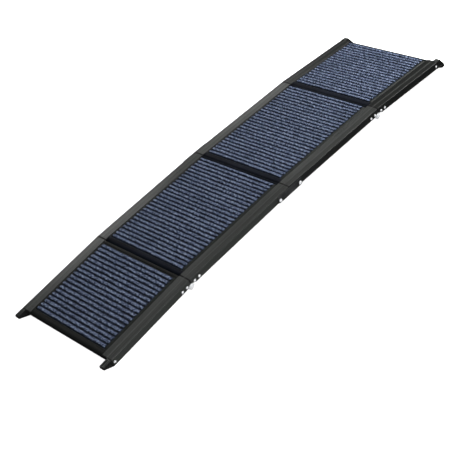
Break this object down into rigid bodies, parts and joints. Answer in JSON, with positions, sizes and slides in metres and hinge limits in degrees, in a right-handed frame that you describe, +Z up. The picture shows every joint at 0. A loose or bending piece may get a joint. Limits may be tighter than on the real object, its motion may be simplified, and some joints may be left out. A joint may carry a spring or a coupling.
{
  "type": "folding dog ramp",
  "caption": "Folding dog ramp of hinged carpeted deck sections between black side rails, with rubber feet at both ends.",
  "frame": {"origin": "on the floor, under the middle of the open ramp", "axes": "+X along the ramp from its lower end to its upper end, +Y across it to its left side, +Z up"},
  "size_m": [1.6682, 0.4412, 0.0774],
  "materials": {
    "rail": "satin black powder coat on extruded aluminium",
    "panel": "fine-grained moulded plastic, very dark navy",
    "carpet": "ribbed blue-grey looped carpet",
    "rubber": "matte black moulded rubber",
    "zinc": "bright zinc plate",
    "link": "satin black powder coat on steel",
    "washer": "black nylon",
    "brace": "plain extruded aluminium"
  },
  "bodies": {
    "section_1": {"rail_left_1": "rail", "rail_right_1": "rail", "deck_panel_1": "panel", "carpet_1": "carpet", "hinge_leaf_left_1": "zinc", "hinge_leaf_right_1": "zinc", "hinge_rivets_1": "zinc", "cross_brace_low_1": "brace", "cross_brace_high_1": "brace", "brace_screws_1": "zinc", "foot_lower_left": "rubber", "foot_lower_right": "rubber", "foot_screws_lower": "zinc"},
    "section_2": {"rail_left_2": "rail", "rail_right_2": "rail", "deck_panel_2": "panel", "carpet_2": "carpet", "hinge_leaf_left_2": "zinc", "hinge_leaf_right_2": "zinc", "hinge_rivets_2": "zinc", "cross_brace_low_2": "brace", "cross_brace_high_2": "brace", "brace_screws_2": "zinc", "hinge_pins_lower": "zinc"},
    "section_3": {"rail_left_3": "rail", "rail_right_3": "rail", "deck_panel_3": "panel", "carpet_3": "carpet", "hinge_leaf_left_3": "zinc", "hinge_leaf_right_3": "zinc", "hinge_rivets_3": "zinc", "cross_brace_low_3": "brace", "cross_brace_high_3": "brace", "brace_screws_3": "zinc", "hinge_pins_upper": "zinc"},
    "section_4": {"rail_left_4": "rail", "rail_right_4": "rail", "deck_panel_4": "panel", "carpet_4": "carpet", "hinge_leaf_left_4": "zinc", "hinge_leaf_right_4": "zinc", "hinge_rivets_4": "zinc", "cross_brace_low_4": "brace", "cross_brace_high_4": "brace", "brace_screws_4": "zinc", "foot_upper_left": "rubber", "foot_upper_right": "rubber", "foot_screws_upper": "zinc"},
    "middle_links": {"link_plate_left": "link", "link_plate_right": "link", "link_rivets": "zinc", "link_washers": "washer"}
  },
  "joints": [
    {"name": "lower_fold", "type": "hinge", "parent": "section_2", "child": "section_1", "pos_m": [-0.46704, 0, 0.02807], "axis": [0, -1, 0], "range_deg": [0, 176.4]},
    {"name": "middle_fold_low", "type": "hinge", "parent": "section_2", "child": "middle_links", "pos_m": [-0.05702, 0, 0.05285], "axis": [0, 1, 0], "range_deg": [0, 88.8]},
    {"name": "middle_fold_high", "type": "hinge", "parent": "middle_links", "child": "section_3", "pos_m": [0.03897, 0, 0.05386], "axis": [0, 1, 0], "range_deg": [0, 88.8]},
    {"name": "upper_fold", "type": "hinge", "parent": "section_3", "child": "section_4", "pos_m": [0.44941, 0, 0.03766], "axis": [0, 1, 0], "range_deg": [0, 176.4]}
  ]
}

▸ **EXERCISE**:
Copy out every line from the material above in which the word "with" appears.

▸ **WORKED SOLUTION**:
Break this object down into rigid bodies, parts and joints. Answer in JSON, with positions, sizes and slides in metres and hinge limits in degrees, in a right-handed frame that you describe, +Z up. The picture shows every joint at 0. A loose or bending piece may get a joint. Limits may be tighter than on the real object, its motion may be simplified, and some joints may be left out. A joint may carry a spring or a coupling.
  "caption": "Folding dog ramp of hinged carpeted deck sections between black side rails, with rubber feet at both ends.",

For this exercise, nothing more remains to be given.